If your viva is in the future, ask others about theirs: ask for the good and the bad, and look for the balance that might help set your own expectations. If your viva is in the past, tell others: share the details that make up the picture. How did you feel? Why was that?

Exploring Prep Ideas

The final flourishes that complete a piece of art. Shining your shoes before an interview. Proofreading and checking one last time.

All of these sorts of things can only make little differences, because the big difference has already been made (you’ve painted something, been accepted for interview, written something).
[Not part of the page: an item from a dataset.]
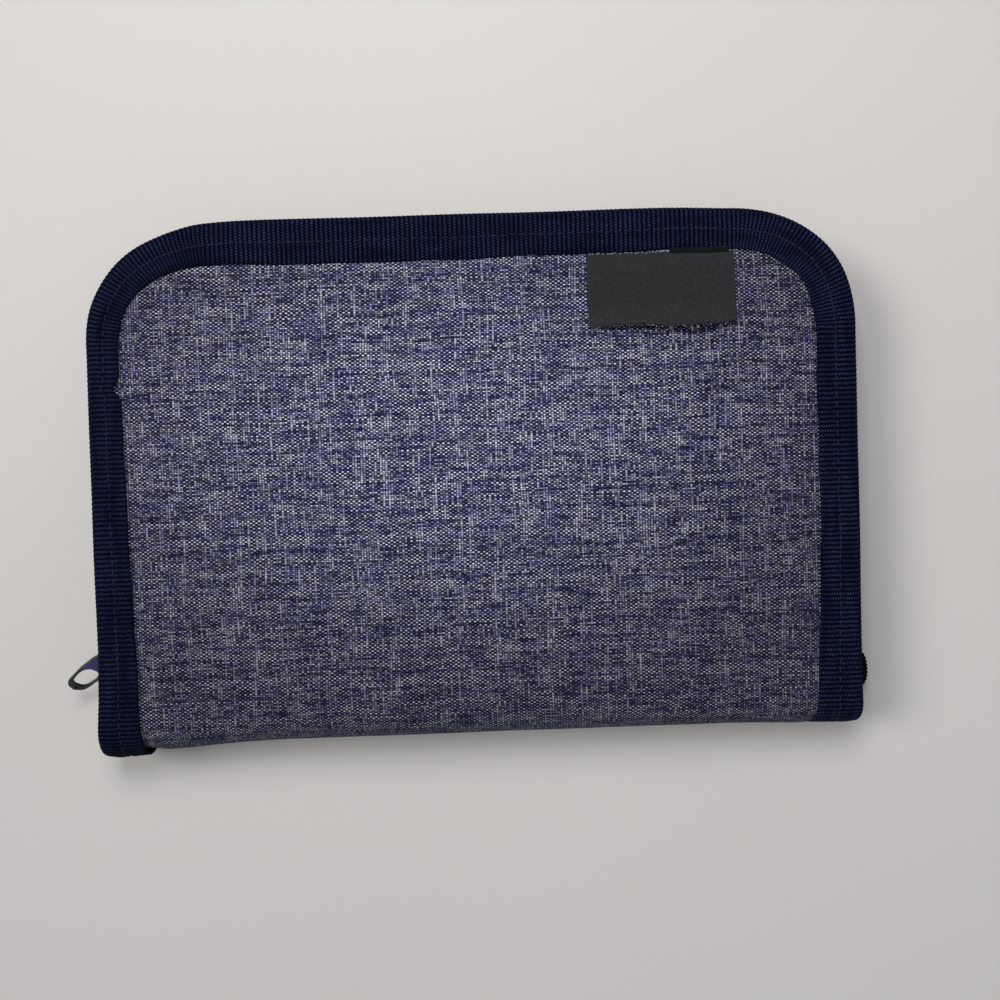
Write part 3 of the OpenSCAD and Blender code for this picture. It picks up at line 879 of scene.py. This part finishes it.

Viva preparation is the little differences you make to get ready; responses to things you see as gaps or absences in your readyness.

Make a list of the gaps, then explore each and think about what you could do. Why-How-What makes a nice structure for this exploration:

  • Why is this a problem?
  • How might you address it?
  • What will you do?

Explore what stands out to you as possible areas or tasks for viva preparation. Prioritise them if you’re busy: do the things that will have the biggest impact. Remember that this preparation is building on something that’s already pretty accomplished.
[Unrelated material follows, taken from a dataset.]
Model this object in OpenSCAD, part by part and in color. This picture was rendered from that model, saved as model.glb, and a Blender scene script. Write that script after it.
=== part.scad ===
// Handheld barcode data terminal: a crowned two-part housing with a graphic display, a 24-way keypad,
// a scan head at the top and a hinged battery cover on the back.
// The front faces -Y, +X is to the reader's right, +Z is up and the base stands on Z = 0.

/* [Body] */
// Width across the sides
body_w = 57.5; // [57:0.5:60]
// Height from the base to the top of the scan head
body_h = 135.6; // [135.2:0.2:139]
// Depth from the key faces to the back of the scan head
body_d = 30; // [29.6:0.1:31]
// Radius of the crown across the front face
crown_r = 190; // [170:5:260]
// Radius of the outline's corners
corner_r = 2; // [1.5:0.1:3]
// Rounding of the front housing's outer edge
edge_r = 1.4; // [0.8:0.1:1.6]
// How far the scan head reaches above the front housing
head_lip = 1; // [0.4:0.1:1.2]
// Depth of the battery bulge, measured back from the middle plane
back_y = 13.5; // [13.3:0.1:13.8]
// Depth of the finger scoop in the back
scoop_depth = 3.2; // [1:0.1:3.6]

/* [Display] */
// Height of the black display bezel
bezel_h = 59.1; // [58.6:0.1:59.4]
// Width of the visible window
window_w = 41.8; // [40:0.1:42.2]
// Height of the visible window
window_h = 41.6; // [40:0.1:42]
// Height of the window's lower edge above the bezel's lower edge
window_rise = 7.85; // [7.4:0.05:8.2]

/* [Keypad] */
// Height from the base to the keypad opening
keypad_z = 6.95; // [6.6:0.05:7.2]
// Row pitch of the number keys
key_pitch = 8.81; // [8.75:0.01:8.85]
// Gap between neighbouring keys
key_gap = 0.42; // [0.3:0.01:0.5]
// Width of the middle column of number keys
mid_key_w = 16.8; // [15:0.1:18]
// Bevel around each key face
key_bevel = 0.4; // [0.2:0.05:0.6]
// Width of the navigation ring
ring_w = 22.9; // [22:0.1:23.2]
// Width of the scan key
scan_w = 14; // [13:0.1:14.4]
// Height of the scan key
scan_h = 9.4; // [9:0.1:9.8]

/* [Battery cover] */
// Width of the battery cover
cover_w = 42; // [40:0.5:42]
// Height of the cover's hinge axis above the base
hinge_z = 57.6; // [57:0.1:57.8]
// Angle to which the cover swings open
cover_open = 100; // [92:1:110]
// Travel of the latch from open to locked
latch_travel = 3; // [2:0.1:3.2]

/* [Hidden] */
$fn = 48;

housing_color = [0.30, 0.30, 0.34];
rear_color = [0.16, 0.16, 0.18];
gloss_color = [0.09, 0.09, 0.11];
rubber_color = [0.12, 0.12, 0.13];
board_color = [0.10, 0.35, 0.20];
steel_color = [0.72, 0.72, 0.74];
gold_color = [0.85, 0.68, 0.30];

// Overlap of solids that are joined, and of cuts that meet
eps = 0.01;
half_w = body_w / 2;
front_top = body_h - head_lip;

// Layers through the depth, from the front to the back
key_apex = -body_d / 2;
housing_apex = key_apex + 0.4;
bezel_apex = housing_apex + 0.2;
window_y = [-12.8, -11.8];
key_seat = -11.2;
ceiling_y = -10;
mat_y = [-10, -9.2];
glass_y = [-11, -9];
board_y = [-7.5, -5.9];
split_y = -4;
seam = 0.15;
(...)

The Pieces of the Viva Puzzle

There’s a lot of things wrapped up in the idea of a viva. It’s uncertain sometimes, what to do, how to be, what do you need, what do you have… Keeping track of all of the parts can feel hard.

Maybe it’s like a 1000-piece jigsaw without a picture to guide you. Hard, but not impossible. A challenge, but there are methods for solving the problem: find the corners, find the edges, group colours, start building it up, and so on.

With uncertainty you can’t always have step-by-step instructions, but you can have a method that moves you forward.

Remember: you’re already moving when your viva comes around. This isn’t the beginning, it’s the next step. So where are you? How did you get here? What could you do that would take you closer to ready? And what are you going to do next?

What are the final pieces for your viva puzzle?